What is especially stunning in the Polish implementation proposal is that it not only excludes the creation of AI models from the scope of the Article 4 exception (which applies to commercial AI developers) but also from the scope of the Article 3 exception (which is designed to enable non-profit scientific research) which seems especially short sighted. The implementation proposal should therefore be read like a misguided attempt to hinder any development or use of generative AI models in Poland.

At this point, it seems useful to recall the key balances inherent in the EU’s regulatory framework for the use of copyrighted works in AI training. They form the basis of claims by the Commission and others that the EU has a uniquely balanced approach to this thorny issue. Taken together, the TDM provisions address 4 key concerns: (1) They limit permission to use copyrighted works for training data to those works that are lawfully accessible. They (2) privilege non-profit scientific research, (3) they ensure that creators and other rights holders can exclude their works from being used to train generative AI systems, and (4) they ensure that works that are not actively managed by their rights holders can be used to train AI models.

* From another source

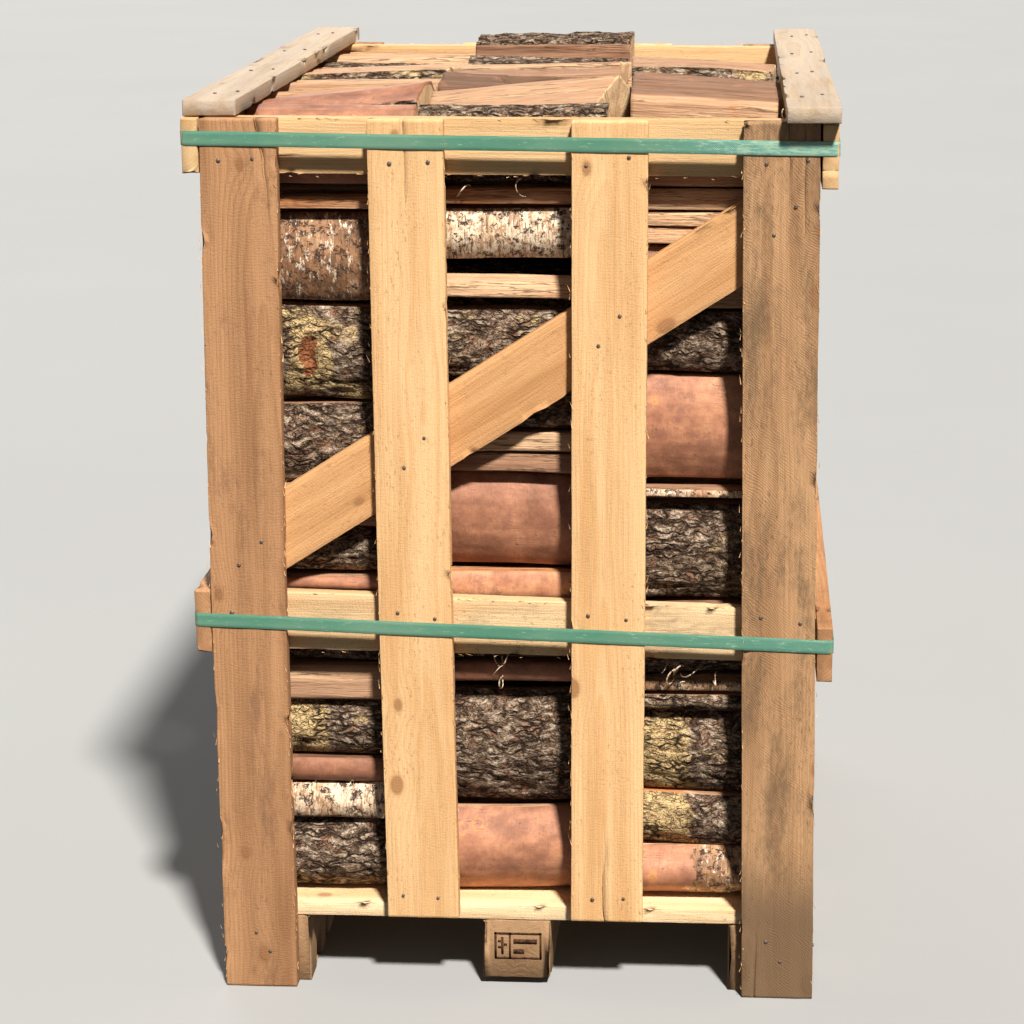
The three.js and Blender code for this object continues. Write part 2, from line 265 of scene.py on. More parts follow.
def sawn_board(node_name, axes, finish, slot, tone=0.5, wane=0.3, split=1, slope=0.0, pith=None):
    """One board. axes gives which of X, Y, Z run along, across and through it; slope turns the
    first two about the third, for a brace."""
    corners = np.array([v.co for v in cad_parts[node_name].data.vertices])
    local = corners[:, axes]
    turn = np.array([[math.cos(slope), math.sin(slope)], [-math.sin(slope), math.cos(slope)]])
    local[:, :2] = local[:, :2] @ turn.T
    marks, lows, highs = outline_along(local)
    width, thickness = np.ptp(local[:, 1]), np.ptp(local[:, 2])
    if not slope:
        width, thickness = (highs - lows)[0]
    cracks = [(pine_rng.uniform(0.12, 0.88), pine_rng.uniform(0.0003, 0.0007)) for _ in range(split)]
    ring, columns, sides = section_of(width, thickness, cracks)
    length = marks[-1] - marks[0]
    shares = np.linspace(0, 1, max(5, round(length / board_step)))[1:-1]
    lead = broken_edge / length
    shares = np.array([0, lead, 3 * lead, *shares[shares > 4 * lead], 1])
    shares = np.unique(np.concatenate([shares[shares < 1 - 4 * lead], [1 - 3 * lead, 1 - lead, 1]]))
    rows, around = len(shares), len(ring)
    across_share = np.repeat(ring[None, :, 0], rows, 0)
    through_share = np.repeat(ring[None, :, 1], rows, 0)
    for end in (0, rows - 1):
        across_share[end] = 0.5 + (across_share[end] - 0.5) * (1 - 2 * broken_edge / width)
        through_share[end] = 0.5 + (through_share[end] - 0.5) * (1 - 2 * broken_edge / thickness)
    if slope:
        low_v, high_v = local[:, 1].min(), local[:, 1].max()
        across = low_v + across_share * (high_v - low_v)
        starts, ends = chords(local, np.clip(across[0], low_v + 1e-5, high_v - 1e-5))
        along = starts + shares[:, None] * (ends - starts)
        through = local[:, 2].min() + through_share * thickness
    else:
        along = np.repeat(marks[0] + shares[:, None] * length, around, 1)
        low = np.stack([np.interp(along[:, 0], marks, lows[:, k]) for k in (0, 1)], -1)
        high = np.stack([np.interp(along[:, 0], marks, highs[:, k]) for k in (0, 1)], -1)
        across = low[:, :1] + across_share * (high - low)[:, :1]
        through = low[:, 1:] + through_share * (high - low)[:, 1:]
    seed = int(pine_rng.integers(1, 9999))
    place = np.stack([along, across, through], -1)
    hollow = 0.0009 * noise_at(place * (9, 60, 60), seed) + 0.0005 * noise_at(place * 160, seed + 1)
    is_corner = np.abs(ring[:, 2] * ring[:, 3]) > 0.1
    chip = np.clip(noise_at(place * (38, 25, 25), seed + 2) - (0.86 - 0.25 * wane), 0, 1) * 0.022
    near_edge = (np.minimum(ring[:, 0], 1 - ring[:, 0]) * width < 0.004) | is_corner
    hollow = hollow + np.where(near_edge, chip, 0)
    for place_u, opening in cracks:
        reach = pine_rng.uniform(0.04, 0.15)
        depth = pine_rng.uniform(0.002, 0.006)
        at_end = pine_rng.integers(0, 2)
        far = np.abs(along - (marks[-1] if at_end else marks[0]))
        fade = np.clip(1 - far / reach, 0, 1) * (0.6 + 0.8 * noise_at(place * 40, seed + 3))
        centre = np.abs(ring[:, 0] - place_u) * width < opening * 0.2
        hollow = hollow + np.where(centre, np.minimum(depth * fade * 2, 0.4 * thickness), 0)
        beside = np.exp(-(((ring[:, 0] - place_u) * width / 0.009) ** 2))
        across = across + beside * 0.009 * (fractal_at(place[:, :1] * (14, 0, 0), seed + 4) - 0.47)
    across = across - ring[:, 2] * hollow
    through = through - ring[:, 3] * hollow
    pith_v, pith_n = pith or (pine_rng.uniform(-0.3, 0.3) * width, -pine_rng.uniform(0.015, 0.07))
    grain_shift = pine_rng.uniform(0, 9)
    grain = [across - across.mean() - pith_v, through - through.mean() - pith_n, along + grain_shift]
    grain = np.stack(grain, -1)
    plane = np.stack([along, across], -1) @ turn
    points = np.zeros((rows, around, 3))
    points[..., axes[0]] = plane[..., 0]
    points[..., axes[1]] = plane[..., 1]
    points[..., axes[2]] = through
    faces = ring_faces(rows, around) + board_ends(rows, around, columns, sides)
    hand = np.linalg.det(np.eye(3)[list(axes)])
    if hand > 0:
        faces = [face[::-1] for face in faces]
    tones = np.full(rows * around, tone)
    flat = (points.reshape(-1, 3), faces, [finish], None, grain.reshape(-1, 3), tones)
    piece = wooden_piece(node_name + "_timber", *flat)
    on_crate(piece, slot, node_name)
    return piece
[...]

Excluding the training of generative AI from this balanced arrangement may please some creators and rights holders, but it also pushes AI back into a legal gray area. It also seems incompatible with the provisions of the AI Act, which situates the training of generative AI models within the broader concept of TDM, and which will be directly applicable in Poland.

What is needed, instead of efforts to undermine the existing framework, are measures to ensure that the current approach can work in practice. The new copyright provisions in the AI act are an important step into this direction, but they need to be complemented by the creation of a public infrastructure to facilitate opt-outs and measures aimed at ensuring fair licensing arrangements between rights holders and AI developers.